La seconde aporie est remarquée par Louis
Valcke2 et se trouve au coeur même de la substance : Ockham
affirme qu'elle est une, tout en soutenant qu'elle est composée d'une
matière et d'une forme3. Or nous avons vu dans le cadre de la
querelle des universaux qu'il refuse toute distinction formelle ou
réelle à l'intérieur des étants4.
Ockham apparaît donc pris en tenaille entre ses concepts
aristotéliciens et les exigences de sa recherche d'une substance une
:
« L'ontologie du singulier rencontre ici en effet une
limite principielle. Ce qu'elle se trouve incapable de penser, c'est le trait
le plus fondamental de l'étant comme substance, c'est-à-dire le
noyau élémentaire autour duquel le discours ontologique se
construit, dans ce qui précisément distingue
l'élément ultime, l'on eskaton, de tout le
reste5 »
Comme ses prédécesseurs, Ockham ne parvient par
à réduire les singularités du monde (ce corbeau, cet
homme) à un principe ontologique pleinement explicatif et
cohérent.

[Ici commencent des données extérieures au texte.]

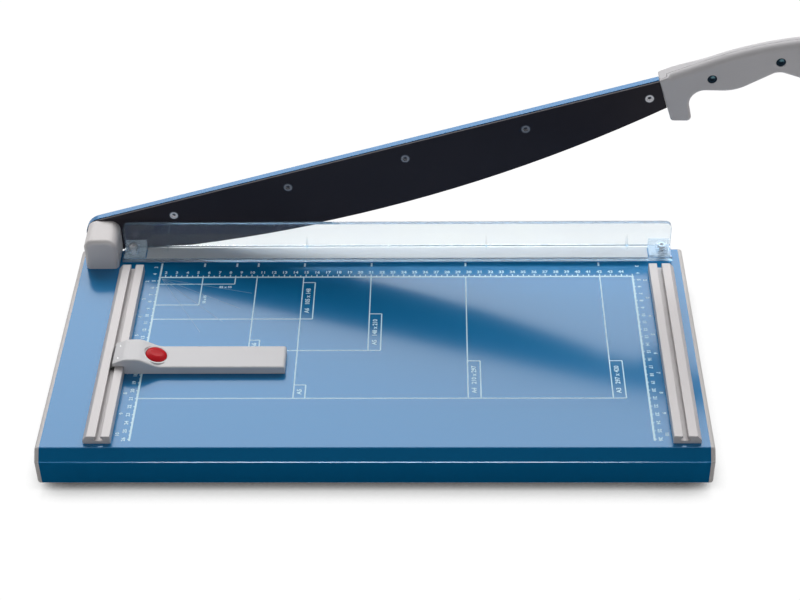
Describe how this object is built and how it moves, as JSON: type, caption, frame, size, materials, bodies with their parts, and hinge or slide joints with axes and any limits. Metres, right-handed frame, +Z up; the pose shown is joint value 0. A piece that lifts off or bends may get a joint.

Aristote avait en
1 « Ainsi, bien que la noirceur du corbeau ne puisse en
être retranchée sans destruction du corbeau, elle peut
néanmoins être retranchée de Socrate sans destruction de
Socrate ». Somme de logique, I, 25, p. 83.
2 Introduction au Commentaire sur le livre des
prédicables de Porphyre, op. cit., p. 41.
3 « La forme est une chose qui ne peut être par
elle-même, mais est toujours dans un composé avec la
matière, sans laquelle elle ne peut être ». Ockham,
Summulae in libros Physicorum, I, 21.
4 « Une chose est une seule chose numériquement
quand elle ne contient pas en elle une multitude de choses distinctes quelles
qu'elles soient ». Commentaire sur le livre des prédicables de
Porphyre, chap. 1, § 2.
5 Pierre Alféri, op. cit., p. 102.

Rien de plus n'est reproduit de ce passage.